======== DATA FOR THIS TASK
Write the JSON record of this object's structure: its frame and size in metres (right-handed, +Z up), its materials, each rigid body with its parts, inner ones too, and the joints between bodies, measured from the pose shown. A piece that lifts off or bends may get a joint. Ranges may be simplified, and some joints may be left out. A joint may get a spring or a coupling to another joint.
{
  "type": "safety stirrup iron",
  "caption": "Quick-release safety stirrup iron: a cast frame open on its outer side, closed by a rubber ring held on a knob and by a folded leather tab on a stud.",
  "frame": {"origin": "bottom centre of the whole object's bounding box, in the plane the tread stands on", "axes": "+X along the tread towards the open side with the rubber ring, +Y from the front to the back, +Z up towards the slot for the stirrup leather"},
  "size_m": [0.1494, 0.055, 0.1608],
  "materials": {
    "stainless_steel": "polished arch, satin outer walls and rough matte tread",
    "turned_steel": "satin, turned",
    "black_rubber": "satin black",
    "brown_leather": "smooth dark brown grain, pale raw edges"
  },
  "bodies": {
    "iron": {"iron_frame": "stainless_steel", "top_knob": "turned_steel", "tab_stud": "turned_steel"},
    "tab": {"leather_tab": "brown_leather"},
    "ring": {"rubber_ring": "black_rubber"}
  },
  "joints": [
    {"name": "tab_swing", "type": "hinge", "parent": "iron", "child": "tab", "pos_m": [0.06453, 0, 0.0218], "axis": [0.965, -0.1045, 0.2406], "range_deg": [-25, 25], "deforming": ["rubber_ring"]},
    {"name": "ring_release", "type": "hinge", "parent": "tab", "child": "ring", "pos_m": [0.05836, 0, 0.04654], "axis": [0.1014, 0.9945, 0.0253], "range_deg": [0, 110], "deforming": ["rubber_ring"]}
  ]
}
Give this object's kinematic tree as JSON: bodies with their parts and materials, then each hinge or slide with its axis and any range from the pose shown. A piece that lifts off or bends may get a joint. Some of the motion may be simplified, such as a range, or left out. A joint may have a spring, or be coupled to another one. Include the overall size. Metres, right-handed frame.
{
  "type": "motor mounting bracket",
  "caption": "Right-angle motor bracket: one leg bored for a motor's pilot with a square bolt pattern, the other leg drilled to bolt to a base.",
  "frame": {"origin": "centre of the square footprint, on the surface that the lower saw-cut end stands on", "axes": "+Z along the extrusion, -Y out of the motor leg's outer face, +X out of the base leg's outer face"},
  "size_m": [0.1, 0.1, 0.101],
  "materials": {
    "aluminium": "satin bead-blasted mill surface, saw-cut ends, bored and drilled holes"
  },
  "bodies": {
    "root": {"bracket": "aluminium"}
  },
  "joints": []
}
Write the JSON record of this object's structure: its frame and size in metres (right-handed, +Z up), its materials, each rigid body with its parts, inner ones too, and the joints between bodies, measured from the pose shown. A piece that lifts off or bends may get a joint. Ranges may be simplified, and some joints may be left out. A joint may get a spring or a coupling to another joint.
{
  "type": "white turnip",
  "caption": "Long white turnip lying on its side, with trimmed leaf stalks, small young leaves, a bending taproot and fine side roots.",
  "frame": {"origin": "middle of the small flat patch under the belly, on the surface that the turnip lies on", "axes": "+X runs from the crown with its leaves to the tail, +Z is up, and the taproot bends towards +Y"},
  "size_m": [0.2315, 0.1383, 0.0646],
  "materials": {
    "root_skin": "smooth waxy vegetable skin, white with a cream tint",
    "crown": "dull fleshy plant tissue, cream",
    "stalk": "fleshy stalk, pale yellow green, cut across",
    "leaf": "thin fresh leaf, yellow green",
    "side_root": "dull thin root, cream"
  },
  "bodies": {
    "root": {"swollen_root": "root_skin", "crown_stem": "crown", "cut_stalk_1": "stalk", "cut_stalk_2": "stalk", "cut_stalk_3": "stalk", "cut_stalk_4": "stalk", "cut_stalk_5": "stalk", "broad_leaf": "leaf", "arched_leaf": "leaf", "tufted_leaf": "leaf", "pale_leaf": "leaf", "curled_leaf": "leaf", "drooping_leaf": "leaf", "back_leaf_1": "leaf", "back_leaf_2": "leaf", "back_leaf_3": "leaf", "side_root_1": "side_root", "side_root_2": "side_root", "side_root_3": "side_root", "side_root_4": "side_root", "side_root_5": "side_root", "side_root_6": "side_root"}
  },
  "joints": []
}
================
== WHAT IS NEEDED ==
Select every line where the word "from" occurs.

== EXERCISE ANSWER ==
Write the JSON record of this object's structure: its frame and size in metres (right-handed, +Z up), its materials, each rigid body with its parts, inner ones too, and the joints between bodies, measured from the pose shown. A piece that lifts off or bends may get a joint. Ranges may be simplified, and some joints may be left out. A joint may get a spring or a coupling to another joint.
  "frame": {"origin": "bottom centre of the whole object's bounding box, in the plane the tread stands on", "axes": "+X along the tread towards the open side with the rubber ring, +Y from the front to the back, +Z up towards the slot for the stirrup leather"},
Give this object's kinematic tree as JSON: bodies with their parts and materials, then each hinge or slide with its axis and any range from the pose shown. A piece that lifts off or bends may get a joint. Some of the motion may be simplified, such as a range, or left out. A joint may have a spring, or be coupled to another one. Include the overall size. Metres, right-handed frame.
Write the JSON record of this object's structure: its frame and size in metres (right-handed, +Z up), its materials, each rigid body with its parts, inner ones too, and the joints between bodies, measured from the pose shown. A piece that lifts off or bends may get a joint. Ranges may be simplified, and some joints may be left out. A joint may get a spring or a coupling to another joint.
  "frame": {"origin": "middle of the small flat patch under the belly, on the surface that the turnip lies on", "axes": "+X runs from the crown with its leaves to the tail, +Z is up, and the taproot bends towards +Y"},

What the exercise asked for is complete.